Discipline and game management were always going to be decisive. Season-long card data painted Alaves as a side that grows more combustible as matches wear on: 21.74% of their yellows arrive between 76-90 minutes, a clear late-game surge, with further spikes in added time. Barcelona, meanwhile, often hit their own disciplinary turbulence right after the break, with 28.33% of their yellows between 46-60 minutes and another 21.67% from 76-90. In a tight game, that overlap – Alaves’ late aggression against Barcelona’s tendency to pick up cards in the same phase – risked chaos. Yet the home side channelled their edge, staying just the right side of the line, while Barcelona never quite turned frustration into productive fury.

The key “Hunter vs Shield” duel was always going to be Barcelona’s overall 91-goal attack against an Alaves defence that had conceded 54 overall. But the inverse proved decisive: Alaves, who only average 1.2 goals per game overall, found the one strike they needed and then leaned on a structure that has delivered 3 home clean sheets and 4 overall this season.

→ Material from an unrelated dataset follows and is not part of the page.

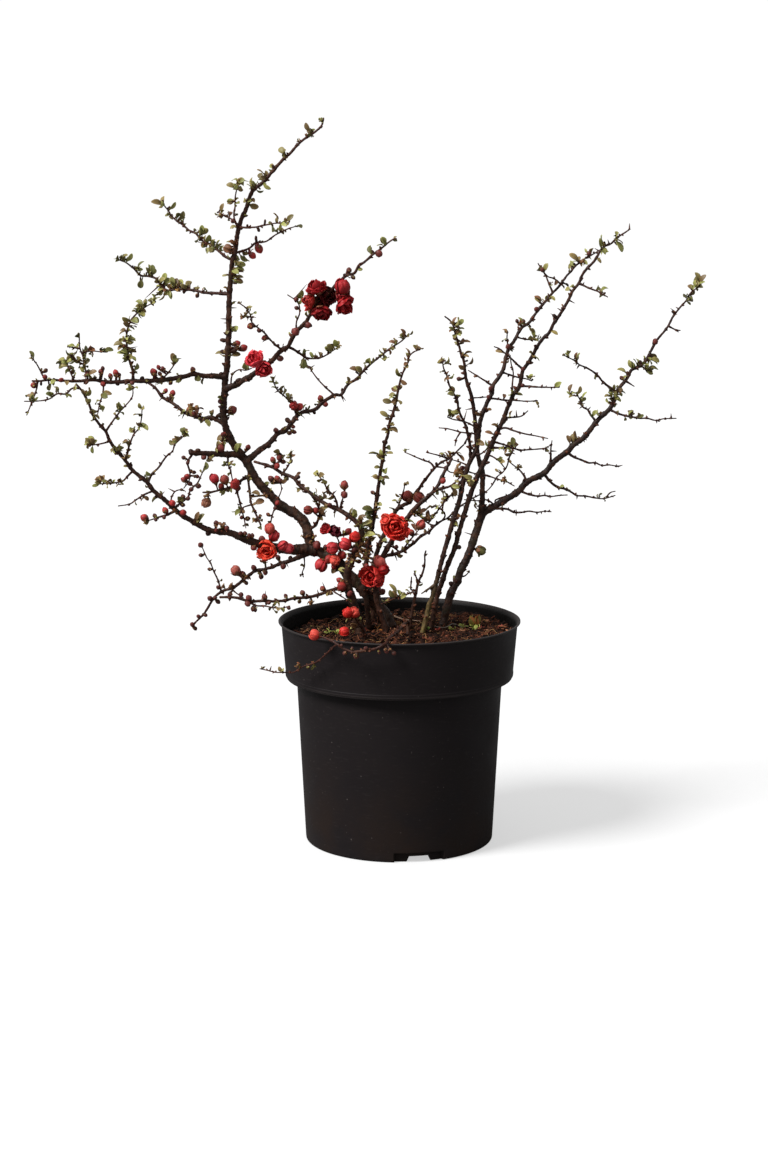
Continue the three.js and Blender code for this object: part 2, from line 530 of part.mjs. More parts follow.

With Barcelona having failed to score in only 1 league match heading into this fixture, shutting them out at Mendizorrotza was an achievement of collective precision.

In the “Engine Room” battle, Blanco’s enforcer profile – 67 fouls committed and 40 drawn, 1762 passes at 85% accuracy – met Olmo’s creativity. Over 90 minutes, it was Blanco’s version of the game that prevailed: scrappy, fragmented, full of second balls and broken rhythms that denied Barcelona the flowing patterns they thrive on.

From a statistical prognosis perspective, any pre-match xG model would have tilted heavily towards Barcelona, given their away scoring average of 2.1 and defensive concession of just 1.3 on their travels, against an Alaves side that often fails to score (10 blanks overall this season). Following this result, though, the story is about game-state mastery rather than raw numbers. Alaves imposed their tempo, protected their box, and turned a single goal into a statement win. Barcelona’s season-long metrics still scream dominance, but this night at Mendizorrotza belonged to the underdogs who bent the tactical landscape to their will.